--- START ENTRIES SHOWN ---
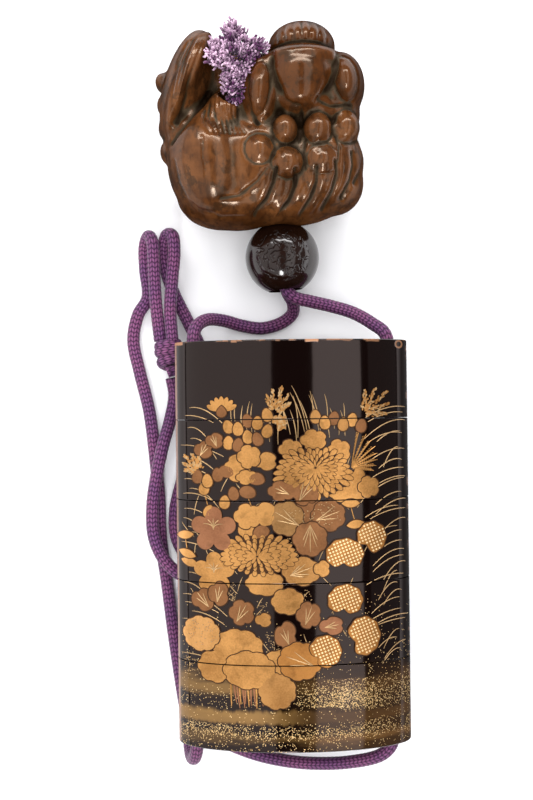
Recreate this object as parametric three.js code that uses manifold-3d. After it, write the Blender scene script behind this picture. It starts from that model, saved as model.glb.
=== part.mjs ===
// A strung inro: a lacquered case of a lid and four trays that nest on risers, a silk cord
// that runs down both sides, a round ojime bead and a carved netsuke, laid on a table.
// Millimetres. +Y runs from the base of the case to the netsuke, +X to the right, +Z up from
// the table. The origin is the bottom centre of the box round case, bead and netsuke.
import * as THREE from "three";
import { mergeVertices } from "three/addons/utils/BufferGeometryUtils.js";
import Module from "manifold-3d";

const wasm = await Module();
wasm.setup();

// Case: a flattened oval in the XZ plane, stretched along Y.
const caseWidth = 52.5;
const caseDepth = 24;
const backFlat = 0.2; // taken off the back, so that the case lies without rolling
const caseCentreX = 1.9;
const caseTopY = 9.25;
const sectionHeights = [17.4, 17.8, 18.0, 17.8, 19.0]; // lid, three trays, base tray
const sectionNames = ["lid", "tray_1", "tray_2", "tray_3", "base_tray"];
const seamGap = 0.3;
const axisZ = caseDepth / 2 - backFlat;

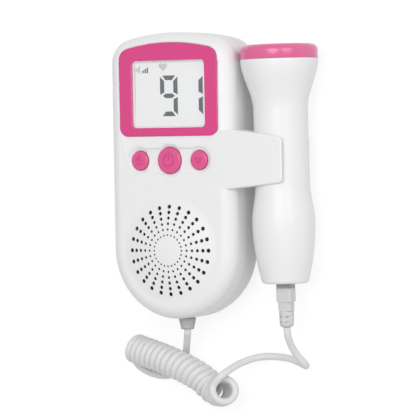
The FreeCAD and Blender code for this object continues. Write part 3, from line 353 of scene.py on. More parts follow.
class Nodes:
    """A tree of nodes, which all come from one method."""

    def __init__(self, tree):
        self.tree = tree
        self.tree.nodes.clear()

    def node(self, kind, settings=None, inputs=None):
        """Adds a node, sets its settings first, then its sockets' values or links."""
        made = self.tree.nodes.new(kind)
        for name, value in (settings or {}).items():
            setattr(made, name, value)
        for name, value in (inputs or {}).items():
            self.feed(made.inputs[name], value)
        return made

    def feed(self, socket, value):
        """Links a level or an output to a socket, or sets the socket's value."""
        if isinstance(value, Level):
            value = value.socket
        if isinstance(value, bpy.types.NodeSocket):
            self.tree.links.new(value, socket)
        else:
            socket.default_value = value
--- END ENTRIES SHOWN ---
[DIRECTIVE] Would you quote everything above from the line containing "The FreeCAD and" down to the line containing "self.tree.nodes.clear()"? Include both of those lines and nothing else.

[EXERCISE OUTPUT]
The FreeCAD and Blender code for this object continues. Write part 3, from line 353 of scene.py on. More parts follow.
class Nodes:
    """A tree of nodes, which all come from one method."""

    def __init__(self, tree):
        self.tree = tree
        self.tree.nodes.clear()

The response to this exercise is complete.